Wattle and daub  A construction technique that uses wicker-work (wattle) for walls. The walls are then plastered with mud (daub).
Windermere interstadial  A late glacial warm period that lasted from about 13,000 to 11,000 radiocarbon years b.p. in Europe.
Worsaae, Jens (1821–1885)  Successor to Christian Thomsen as director of the Danish National Museum. Worsaae is sometimes called the father of modern archaeology; he was the first professional archaeologist. He excavated extensively throughout Denmark and established many of the basic methods used by modern archaeologists.
Xia Dynasty  The earliest dynasty recorded by Chinese historians (ca. 1900–1500 b.c.). Although we have no documents that date from Xia times, later historical sources describe it as China's first dynasty. Today, most archaeologists think that the archaeological materials from the Erlitou period represent the material remains of the Xia Dynasty.
Yangshao period  This period dates from 5000 to 2800 b.c. Yangshao sites are located in the central Yellow River Valley. Most Yangshao sites are permanent villages that were inhabited by farmers who grew millet and raised livestock such as pigs and dogs.

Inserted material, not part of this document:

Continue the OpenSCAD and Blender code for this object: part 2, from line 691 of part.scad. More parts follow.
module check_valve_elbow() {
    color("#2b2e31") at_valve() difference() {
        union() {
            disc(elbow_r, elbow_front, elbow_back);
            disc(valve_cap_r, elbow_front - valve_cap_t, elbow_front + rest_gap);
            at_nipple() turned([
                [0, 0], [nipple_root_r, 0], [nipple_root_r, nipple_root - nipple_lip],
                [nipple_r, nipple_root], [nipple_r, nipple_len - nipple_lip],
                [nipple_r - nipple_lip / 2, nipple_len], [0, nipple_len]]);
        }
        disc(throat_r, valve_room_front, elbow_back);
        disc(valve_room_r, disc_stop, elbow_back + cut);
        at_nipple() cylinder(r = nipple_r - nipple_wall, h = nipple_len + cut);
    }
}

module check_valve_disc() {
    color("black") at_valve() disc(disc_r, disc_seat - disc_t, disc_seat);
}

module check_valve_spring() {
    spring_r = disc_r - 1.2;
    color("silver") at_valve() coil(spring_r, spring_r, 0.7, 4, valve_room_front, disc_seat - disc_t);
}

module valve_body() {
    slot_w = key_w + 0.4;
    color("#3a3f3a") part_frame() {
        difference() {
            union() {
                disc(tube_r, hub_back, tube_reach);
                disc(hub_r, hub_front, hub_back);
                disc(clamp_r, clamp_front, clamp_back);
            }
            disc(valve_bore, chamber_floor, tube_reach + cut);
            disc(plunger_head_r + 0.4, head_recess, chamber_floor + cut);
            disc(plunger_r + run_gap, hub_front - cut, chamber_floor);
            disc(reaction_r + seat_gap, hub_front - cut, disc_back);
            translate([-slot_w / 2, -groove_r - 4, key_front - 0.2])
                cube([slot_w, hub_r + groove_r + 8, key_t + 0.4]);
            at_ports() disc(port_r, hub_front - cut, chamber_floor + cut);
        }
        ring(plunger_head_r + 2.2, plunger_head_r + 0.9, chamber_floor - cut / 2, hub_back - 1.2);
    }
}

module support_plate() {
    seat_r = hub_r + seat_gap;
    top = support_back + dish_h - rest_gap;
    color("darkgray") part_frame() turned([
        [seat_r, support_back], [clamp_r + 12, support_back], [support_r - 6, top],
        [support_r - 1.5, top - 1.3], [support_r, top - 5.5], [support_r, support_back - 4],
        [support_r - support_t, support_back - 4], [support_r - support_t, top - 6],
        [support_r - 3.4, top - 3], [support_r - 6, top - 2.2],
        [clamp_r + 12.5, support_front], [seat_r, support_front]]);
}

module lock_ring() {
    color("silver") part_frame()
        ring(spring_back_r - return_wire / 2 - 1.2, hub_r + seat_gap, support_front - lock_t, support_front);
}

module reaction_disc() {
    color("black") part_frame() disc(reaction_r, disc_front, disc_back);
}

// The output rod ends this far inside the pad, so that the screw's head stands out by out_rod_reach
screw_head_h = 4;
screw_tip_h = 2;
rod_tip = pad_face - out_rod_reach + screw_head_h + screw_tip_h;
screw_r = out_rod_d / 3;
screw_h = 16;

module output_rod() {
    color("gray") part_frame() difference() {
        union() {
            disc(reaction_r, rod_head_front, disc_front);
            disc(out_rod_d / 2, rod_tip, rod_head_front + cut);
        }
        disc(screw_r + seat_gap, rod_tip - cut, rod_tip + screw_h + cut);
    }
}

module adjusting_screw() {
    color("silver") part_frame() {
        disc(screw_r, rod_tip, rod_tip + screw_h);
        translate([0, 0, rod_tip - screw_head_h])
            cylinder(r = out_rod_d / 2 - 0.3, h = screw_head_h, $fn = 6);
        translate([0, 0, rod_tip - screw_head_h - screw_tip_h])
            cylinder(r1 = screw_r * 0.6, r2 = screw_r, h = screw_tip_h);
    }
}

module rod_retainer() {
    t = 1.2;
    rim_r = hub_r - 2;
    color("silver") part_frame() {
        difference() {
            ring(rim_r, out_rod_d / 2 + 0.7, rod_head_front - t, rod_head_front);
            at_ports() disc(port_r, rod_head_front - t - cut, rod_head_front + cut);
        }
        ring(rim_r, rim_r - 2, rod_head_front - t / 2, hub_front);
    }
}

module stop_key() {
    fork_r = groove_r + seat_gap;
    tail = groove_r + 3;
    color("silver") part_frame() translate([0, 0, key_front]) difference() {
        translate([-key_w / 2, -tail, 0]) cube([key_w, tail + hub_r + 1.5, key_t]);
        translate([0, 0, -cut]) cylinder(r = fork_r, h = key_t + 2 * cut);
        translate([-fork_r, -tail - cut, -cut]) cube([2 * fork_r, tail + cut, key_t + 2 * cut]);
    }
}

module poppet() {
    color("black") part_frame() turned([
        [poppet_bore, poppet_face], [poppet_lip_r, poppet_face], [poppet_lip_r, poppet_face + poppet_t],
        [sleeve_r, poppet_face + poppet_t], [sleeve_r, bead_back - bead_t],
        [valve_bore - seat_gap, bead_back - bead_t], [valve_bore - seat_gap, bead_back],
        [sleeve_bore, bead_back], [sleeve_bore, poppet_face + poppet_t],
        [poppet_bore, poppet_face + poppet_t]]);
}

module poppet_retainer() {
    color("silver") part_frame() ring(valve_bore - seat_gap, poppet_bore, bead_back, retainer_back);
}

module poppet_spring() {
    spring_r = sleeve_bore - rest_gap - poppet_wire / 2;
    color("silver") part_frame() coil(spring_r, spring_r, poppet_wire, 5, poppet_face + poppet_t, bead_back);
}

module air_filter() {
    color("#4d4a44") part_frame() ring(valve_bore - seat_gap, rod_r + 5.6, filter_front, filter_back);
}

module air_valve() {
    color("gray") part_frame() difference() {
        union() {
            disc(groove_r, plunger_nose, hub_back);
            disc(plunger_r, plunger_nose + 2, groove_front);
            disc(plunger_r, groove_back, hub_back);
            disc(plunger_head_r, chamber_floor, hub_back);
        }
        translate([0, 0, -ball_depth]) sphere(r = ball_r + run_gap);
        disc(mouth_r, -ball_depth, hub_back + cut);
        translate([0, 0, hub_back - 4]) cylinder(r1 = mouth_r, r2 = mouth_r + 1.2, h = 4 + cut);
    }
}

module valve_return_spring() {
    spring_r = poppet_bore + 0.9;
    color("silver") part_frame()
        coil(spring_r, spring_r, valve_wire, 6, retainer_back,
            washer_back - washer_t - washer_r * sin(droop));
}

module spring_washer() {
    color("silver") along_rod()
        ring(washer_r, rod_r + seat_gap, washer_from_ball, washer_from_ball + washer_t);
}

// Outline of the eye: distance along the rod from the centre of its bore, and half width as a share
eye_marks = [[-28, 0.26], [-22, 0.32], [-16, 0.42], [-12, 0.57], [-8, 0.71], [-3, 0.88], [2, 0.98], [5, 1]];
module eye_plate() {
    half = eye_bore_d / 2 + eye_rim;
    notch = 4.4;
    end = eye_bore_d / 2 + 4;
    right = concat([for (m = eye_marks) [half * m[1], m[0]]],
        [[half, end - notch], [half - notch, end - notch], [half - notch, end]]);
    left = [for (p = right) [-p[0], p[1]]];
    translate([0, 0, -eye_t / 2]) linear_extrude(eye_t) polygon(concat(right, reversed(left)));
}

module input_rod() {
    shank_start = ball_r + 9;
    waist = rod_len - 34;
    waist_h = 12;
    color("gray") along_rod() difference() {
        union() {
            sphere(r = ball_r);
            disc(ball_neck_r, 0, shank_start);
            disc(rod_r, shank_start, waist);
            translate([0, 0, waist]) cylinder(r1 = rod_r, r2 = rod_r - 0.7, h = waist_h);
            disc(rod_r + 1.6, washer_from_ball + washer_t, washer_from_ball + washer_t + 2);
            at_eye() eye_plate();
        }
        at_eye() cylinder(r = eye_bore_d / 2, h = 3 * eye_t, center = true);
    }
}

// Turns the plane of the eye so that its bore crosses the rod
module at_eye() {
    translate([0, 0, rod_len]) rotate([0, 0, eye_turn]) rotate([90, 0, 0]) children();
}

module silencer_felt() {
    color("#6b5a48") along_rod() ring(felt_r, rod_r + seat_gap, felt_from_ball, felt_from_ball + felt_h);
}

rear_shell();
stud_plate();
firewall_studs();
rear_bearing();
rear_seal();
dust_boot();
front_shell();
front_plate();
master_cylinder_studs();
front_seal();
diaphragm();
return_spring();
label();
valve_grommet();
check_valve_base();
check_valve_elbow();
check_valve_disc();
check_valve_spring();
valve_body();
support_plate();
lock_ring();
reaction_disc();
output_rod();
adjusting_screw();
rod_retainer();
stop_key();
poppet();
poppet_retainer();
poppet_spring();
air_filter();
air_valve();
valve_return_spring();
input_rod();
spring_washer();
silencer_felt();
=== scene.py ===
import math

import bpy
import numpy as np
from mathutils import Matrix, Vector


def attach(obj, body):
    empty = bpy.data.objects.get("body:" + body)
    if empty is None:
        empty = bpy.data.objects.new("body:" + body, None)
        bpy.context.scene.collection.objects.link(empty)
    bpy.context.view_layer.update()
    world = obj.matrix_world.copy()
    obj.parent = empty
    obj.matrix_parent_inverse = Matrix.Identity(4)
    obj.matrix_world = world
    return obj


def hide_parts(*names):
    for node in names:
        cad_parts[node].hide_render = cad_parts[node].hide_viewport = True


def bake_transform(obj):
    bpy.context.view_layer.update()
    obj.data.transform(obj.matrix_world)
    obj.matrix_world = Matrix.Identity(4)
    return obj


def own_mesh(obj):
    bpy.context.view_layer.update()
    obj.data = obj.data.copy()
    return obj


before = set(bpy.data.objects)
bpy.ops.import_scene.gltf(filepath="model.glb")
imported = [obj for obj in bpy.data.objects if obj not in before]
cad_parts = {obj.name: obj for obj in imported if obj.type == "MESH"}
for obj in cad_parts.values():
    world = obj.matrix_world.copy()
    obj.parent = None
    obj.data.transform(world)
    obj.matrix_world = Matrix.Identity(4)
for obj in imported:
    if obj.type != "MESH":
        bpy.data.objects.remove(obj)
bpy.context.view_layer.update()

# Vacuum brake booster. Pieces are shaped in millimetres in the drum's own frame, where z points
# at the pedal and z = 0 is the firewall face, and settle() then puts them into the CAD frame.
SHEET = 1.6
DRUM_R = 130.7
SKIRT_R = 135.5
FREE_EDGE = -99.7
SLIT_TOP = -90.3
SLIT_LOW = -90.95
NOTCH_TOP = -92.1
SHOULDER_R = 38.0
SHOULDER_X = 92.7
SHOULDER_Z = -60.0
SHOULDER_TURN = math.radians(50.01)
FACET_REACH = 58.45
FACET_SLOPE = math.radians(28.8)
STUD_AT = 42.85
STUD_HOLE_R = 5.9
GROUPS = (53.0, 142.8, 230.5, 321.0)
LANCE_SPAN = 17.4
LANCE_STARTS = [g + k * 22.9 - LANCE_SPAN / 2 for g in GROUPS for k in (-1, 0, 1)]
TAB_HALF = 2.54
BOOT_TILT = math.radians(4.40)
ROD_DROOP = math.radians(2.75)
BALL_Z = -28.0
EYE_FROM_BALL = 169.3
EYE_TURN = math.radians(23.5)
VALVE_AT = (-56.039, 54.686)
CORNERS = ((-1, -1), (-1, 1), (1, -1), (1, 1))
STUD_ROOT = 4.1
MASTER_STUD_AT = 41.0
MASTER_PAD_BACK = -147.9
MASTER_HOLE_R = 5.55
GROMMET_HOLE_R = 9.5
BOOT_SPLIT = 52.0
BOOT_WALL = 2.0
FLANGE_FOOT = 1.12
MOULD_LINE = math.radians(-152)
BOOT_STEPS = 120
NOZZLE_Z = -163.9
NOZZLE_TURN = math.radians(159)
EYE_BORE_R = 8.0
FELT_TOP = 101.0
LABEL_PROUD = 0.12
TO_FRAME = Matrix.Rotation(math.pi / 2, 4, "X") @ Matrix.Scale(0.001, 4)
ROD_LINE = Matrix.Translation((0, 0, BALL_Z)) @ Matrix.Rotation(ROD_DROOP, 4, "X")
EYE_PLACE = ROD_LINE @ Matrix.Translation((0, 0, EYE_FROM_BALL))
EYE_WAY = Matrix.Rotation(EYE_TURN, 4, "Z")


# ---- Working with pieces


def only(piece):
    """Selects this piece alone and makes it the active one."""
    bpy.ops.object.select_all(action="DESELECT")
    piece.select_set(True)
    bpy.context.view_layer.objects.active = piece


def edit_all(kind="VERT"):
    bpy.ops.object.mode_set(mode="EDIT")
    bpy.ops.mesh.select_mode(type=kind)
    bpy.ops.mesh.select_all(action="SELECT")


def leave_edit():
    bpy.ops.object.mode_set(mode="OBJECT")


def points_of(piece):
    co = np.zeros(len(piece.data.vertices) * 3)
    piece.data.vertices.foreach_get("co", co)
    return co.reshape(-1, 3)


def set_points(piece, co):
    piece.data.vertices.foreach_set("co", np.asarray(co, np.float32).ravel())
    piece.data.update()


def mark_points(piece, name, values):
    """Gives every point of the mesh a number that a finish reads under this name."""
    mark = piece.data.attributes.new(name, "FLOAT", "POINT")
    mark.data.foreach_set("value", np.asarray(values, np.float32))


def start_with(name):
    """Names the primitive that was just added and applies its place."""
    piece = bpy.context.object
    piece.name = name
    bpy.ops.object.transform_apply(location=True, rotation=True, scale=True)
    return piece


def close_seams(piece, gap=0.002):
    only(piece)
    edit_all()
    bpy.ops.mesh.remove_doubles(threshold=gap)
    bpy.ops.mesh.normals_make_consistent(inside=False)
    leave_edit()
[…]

Younger Dryas  The Younger Dryas was a short stadial or cold period that began about 11,000 radiocarbon years ago and lasted for less than a millennium. During the Younger Dryas in Europe, temperatures dropped significantly, and the glaciers began to advance again. Evidence of the Younger Dryas event has also been found in the Near East (Chapters 15 and 16) and in eastern North America.
Zhoukoudian  A cave site near Beijing, China, occupied for about 200,000 years, between 460,000 and 230,000 years ago. The bones of about 45 Homo erectus individuals were found there, along with a stone industry without handaxes. Deep layers of ash in the cave have usually been interpreted as indicative of the extensive and prolonged use of fire.